■ **Objective**
A precise retyping is required of every line from the one containing "const antenna = (name, side)" down to the one containing "before = set(bpy.data.objects)", both included, and of no other line.

■ **Data lines**
======
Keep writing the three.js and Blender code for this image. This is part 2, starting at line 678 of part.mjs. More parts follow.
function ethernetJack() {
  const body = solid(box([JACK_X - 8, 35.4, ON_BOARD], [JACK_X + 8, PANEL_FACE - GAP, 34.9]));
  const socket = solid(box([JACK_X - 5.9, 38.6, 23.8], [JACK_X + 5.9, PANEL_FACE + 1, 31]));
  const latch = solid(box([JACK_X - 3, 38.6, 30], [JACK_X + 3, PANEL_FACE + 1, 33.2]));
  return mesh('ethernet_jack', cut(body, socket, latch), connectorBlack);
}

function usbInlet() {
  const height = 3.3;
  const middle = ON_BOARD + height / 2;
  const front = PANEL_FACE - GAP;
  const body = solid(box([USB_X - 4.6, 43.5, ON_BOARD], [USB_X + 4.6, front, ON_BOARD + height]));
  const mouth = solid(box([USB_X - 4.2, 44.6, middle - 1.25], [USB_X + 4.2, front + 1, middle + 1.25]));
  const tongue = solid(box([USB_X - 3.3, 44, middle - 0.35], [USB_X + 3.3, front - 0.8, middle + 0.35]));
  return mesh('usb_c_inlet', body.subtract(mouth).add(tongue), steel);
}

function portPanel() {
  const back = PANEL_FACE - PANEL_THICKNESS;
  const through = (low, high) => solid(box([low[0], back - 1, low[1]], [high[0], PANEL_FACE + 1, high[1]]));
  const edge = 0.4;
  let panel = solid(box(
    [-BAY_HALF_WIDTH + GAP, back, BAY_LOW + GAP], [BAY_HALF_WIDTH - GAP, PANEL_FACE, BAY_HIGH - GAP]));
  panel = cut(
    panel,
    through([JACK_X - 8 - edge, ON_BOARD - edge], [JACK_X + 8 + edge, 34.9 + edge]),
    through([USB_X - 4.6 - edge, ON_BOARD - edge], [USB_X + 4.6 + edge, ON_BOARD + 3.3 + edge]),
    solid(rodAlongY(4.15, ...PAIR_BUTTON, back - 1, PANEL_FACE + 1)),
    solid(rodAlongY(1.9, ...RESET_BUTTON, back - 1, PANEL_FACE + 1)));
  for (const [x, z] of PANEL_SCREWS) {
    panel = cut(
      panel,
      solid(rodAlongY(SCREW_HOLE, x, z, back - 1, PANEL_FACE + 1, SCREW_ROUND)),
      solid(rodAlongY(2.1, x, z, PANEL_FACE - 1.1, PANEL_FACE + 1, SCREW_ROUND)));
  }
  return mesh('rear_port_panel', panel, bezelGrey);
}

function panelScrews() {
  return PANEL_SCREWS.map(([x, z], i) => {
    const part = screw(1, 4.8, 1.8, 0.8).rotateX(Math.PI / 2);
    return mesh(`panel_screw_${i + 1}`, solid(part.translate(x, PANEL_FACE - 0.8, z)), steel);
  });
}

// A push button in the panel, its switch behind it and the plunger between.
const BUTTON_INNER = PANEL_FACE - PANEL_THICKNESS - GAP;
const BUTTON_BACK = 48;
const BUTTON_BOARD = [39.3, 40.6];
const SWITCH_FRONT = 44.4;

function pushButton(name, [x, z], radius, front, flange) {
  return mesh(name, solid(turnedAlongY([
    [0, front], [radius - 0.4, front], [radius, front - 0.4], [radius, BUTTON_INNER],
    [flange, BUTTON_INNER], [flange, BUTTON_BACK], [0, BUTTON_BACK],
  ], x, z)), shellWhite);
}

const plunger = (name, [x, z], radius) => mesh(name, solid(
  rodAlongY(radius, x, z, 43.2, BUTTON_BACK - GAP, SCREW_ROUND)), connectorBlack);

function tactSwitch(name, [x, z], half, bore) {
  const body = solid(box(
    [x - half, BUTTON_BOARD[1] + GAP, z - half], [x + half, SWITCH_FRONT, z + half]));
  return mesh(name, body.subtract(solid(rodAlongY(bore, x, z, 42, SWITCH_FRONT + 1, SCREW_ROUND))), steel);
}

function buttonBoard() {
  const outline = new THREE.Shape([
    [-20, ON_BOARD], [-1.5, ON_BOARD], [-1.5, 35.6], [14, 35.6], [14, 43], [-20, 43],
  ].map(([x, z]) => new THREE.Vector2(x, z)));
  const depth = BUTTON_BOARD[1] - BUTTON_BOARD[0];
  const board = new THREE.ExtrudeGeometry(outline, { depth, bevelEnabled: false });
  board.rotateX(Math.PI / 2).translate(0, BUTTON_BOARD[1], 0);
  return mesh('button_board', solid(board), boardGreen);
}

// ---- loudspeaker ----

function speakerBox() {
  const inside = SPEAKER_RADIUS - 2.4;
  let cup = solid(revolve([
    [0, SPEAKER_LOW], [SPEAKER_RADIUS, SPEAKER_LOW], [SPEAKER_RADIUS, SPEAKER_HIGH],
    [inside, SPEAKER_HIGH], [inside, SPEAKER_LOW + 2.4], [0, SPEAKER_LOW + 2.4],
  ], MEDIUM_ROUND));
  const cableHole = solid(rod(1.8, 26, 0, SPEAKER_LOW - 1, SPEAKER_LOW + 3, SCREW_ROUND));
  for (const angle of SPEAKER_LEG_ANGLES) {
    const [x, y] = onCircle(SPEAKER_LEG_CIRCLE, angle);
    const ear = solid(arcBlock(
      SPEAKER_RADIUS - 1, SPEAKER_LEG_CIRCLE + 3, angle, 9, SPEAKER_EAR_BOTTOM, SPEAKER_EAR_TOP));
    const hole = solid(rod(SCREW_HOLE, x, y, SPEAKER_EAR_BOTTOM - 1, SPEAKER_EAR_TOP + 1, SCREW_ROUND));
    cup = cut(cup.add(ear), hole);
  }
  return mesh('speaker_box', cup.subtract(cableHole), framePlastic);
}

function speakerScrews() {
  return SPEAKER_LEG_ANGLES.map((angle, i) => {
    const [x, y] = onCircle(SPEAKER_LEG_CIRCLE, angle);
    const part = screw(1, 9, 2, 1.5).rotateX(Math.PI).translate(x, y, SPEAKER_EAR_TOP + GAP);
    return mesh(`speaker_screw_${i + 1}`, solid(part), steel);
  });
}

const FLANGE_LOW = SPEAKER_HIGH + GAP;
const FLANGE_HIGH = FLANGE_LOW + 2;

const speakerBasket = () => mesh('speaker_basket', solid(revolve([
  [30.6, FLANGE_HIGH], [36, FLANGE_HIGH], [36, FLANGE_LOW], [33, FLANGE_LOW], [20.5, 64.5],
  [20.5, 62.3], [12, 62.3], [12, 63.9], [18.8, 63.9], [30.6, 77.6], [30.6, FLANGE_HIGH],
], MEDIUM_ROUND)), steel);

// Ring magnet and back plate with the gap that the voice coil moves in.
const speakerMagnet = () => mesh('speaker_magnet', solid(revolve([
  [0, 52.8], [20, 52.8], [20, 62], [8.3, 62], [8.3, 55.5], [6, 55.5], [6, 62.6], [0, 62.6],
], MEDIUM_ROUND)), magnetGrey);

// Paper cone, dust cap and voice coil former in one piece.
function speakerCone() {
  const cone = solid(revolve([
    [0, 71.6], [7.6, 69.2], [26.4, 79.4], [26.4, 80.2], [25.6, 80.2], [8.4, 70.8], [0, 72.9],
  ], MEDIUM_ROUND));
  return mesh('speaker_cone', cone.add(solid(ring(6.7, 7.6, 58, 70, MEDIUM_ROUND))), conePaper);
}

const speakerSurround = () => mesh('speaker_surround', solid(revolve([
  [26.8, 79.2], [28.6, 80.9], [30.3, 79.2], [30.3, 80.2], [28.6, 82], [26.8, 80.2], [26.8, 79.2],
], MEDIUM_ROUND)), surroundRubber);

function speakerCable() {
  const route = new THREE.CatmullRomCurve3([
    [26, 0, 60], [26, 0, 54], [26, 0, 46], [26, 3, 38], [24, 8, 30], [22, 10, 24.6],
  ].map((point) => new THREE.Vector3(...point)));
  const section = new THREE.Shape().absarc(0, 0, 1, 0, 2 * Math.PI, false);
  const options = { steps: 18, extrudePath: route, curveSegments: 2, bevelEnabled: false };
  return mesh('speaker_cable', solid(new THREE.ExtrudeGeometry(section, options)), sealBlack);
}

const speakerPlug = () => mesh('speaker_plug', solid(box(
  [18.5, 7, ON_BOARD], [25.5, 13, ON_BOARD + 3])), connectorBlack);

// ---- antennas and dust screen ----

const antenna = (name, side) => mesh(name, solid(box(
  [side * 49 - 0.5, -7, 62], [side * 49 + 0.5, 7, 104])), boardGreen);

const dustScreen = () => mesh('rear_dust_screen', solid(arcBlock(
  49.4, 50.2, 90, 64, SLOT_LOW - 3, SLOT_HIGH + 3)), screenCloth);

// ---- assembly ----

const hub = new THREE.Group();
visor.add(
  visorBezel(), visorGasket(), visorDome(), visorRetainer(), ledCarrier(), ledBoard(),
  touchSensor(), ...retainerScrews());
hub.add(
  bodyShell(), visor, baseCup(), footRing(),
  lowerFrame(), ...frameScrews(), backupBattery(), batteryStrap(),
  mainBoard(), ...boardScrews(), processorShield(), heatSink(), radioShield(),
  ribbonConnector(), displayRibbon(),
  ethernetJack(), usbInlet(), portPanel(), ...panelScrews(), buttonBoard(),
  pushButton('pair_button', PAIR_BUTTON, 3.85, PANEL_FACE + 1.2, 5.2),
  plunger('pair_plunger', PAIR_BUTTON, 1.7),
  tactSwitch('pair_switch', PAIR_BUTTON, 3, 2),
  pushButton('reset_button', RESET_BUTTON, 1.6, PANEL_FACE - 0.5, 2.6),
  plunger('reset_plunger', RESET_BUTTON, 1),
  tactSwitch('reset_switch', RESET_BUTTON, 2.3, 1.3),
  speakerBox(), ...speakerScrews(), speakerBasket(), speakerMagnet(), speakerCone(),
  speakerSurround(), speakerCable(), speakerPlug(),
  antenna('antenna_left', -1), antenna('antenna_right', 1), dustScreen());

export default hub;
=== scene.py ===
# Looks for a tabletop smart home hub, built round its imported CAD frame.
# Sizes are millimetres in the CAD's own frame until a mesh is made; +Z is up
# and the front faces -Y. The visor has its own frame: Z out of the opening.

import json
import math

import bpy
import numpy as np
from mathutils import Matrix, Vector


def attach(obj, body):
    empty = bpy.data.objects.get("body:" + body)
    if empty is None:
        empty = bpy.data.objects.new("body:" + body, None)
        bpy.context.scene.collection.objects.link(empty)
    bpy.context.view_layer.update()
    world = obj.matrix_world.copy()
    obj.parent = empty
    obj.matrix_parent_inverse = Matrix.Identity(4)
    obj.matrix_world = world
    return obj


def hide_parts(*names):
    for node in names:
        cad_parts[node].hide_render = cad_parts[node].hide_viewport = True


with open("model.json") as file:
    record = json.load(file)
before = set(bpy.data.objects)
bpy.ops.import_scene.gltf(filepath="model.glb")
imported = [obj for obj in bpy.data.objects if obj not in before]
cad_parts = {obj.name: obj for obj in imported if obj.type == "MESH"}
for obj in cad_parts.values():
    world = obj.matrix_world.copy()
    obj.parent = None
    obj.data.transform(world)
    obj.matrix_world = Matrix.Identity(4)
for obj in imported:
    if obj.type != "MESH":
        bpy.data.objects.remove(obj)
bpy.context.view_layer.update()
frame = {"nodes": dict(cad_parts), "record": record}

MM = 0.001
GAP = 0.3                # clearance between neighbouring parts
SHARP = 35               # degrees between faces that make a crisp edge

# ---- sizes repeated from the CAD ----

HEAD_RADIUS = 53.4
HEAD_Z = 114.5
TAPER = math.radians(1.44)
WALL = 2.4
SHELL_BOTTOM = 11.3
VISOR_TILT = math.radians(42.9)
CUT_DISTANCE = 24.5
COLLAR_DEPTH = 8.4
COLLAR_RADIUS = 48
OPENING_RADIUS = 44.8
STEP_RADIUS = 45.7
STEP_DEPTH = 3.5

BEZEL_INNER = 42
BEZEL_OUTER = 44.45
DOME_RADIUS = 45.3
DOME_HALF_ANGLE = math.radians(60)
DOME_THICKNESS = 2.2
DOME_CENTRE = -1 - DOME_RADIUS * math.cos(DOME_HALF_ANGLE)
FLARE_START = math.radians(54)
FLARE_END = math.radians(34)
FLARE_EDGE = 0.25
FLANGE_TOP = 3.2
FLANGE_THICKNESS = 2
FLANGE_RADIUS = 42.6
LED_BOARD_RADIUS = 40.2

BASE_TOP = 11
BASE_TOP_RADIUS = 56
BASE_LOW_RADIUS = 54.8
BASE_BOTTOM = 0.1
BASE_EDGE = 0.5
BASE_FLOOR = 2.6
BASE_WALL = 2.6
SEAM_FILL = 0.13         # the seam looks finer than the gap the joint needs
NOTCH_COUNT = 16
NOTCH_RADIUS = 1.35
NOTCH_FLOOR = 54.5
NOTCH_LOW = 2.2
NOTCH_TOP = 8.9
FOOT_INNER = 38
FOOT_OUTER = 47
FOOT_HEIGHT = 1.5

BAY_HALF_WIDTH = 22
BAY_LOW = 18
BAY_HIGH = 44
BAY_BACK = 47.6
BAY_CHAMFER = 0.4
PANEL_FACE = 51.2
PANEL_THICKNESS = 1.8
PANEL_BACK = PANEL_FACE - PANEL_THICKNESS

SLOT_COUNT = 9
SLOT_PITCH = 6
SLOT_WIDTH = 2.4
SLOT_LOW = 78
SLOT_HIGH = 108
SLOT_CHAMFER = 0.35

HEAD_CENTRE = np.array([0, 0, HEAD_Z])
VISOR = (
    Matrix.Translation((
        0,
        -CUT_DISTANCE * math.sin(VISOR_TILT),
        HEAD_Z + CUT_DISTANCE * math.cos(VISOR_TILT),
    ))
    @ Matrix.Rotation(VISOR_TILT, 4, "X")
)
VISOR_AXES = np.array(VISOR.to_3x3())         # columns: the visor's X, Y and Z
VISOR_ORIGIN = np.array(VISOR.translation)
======
■ **Result for this exercise**
const antenna = (name, side) => mesh(name, solid(box(
  [side * 49 - 0.5, -7, 62], [side * 49 + 0.5, 7, 104])), boardGreen);

const dustScreen = () => mesh('rear_dust_screen', solid(arcBlock(
  49.4, 50.2, 90, 64, SLOT_LOW - 3, SLOT_HIGH + 3)), screenCloth);

// ---- assembly ----

const hub = new THREE.Group();
visor.add(
  visorBezel(), visorGasket(), visorDome(), visorRetainer(), ledCarrier(), ledBoard(),
  touchSensor(), ...retainerScrews());
hub.add(
  bodyShell(), visor, baseCup(), footRing(),
  lowerFrame(), ...frameScrews(), backupBattery(), batteryStrap(),
  mainBoard(), ...boardScrews(), processorShield(), heatSink(), radioShield(),
  ribbonConnector(), displayRibbon(),
  ethernetJack(), usbInlet(), portPanel(), ...panelScrews(), buttonBoard(),
  pushButton('pair_button', PAIR_BUTTON, 3.85, PANEL_FACE + 1.2, 5.2),
  plunger('pair_plunger', PAIR_BUTTON, 1.7),
  tactSwitch('pair_switch', PAIR_BUTTON, 3, 2),
  pushButton('reset_button', RESET_BUTTON, 1.6, PANEL_FACE - 0.5, 2.6),
  plunger('reset_plunger', RESET_BUTTON, 1),
  tactSwitch('reset_switch', RESET_BUTTON, 2.3, 1.3),
  speakerBox(), ...speakerScrews(), speakerBasket(), speakerMagnet(), speakerCone(),
  speakerSurround(), speakerCable(), speakerPlug(),
  antenna('antenna_left', -1), antenna('antenna_right', 1), dustScreen());

export default hub;
=== scene.py ===
# Looks for a tabletop smart home hub, built round its imported CAD frame.
# Sizes are millimetres in the CAD's own frame until a mesh is made; +Z is up
# and the front faces -Y. The visor has its own frame: Z out of the opening.

import json
import math

import bpy
import numpy as np
from mathutils import Matrix, Vector


def attach(obj, body):
    empty = bpy.data.objects.get("body:" + body)
    if empty is None:
        empty = bpy.data.objects.new("body:" + body, None)
        bpy.context.scene.collection.objects.link(empty)
    bpy.context.view_layer.update()
    world = obj.matrix_world.copy()
    obj.parent = empty
    obj.matrix_parent_inverse = Matrix.Identity(4)
    obj.matrix_world = world
    return obj


def hide_parts(*names):
    for node in names:
        cad_parts[node].hide_render = cad_parts[node].hide_viewport = True


with open("model.json") as file:
    record = json.load(file)
before = set(bpy.data.objects)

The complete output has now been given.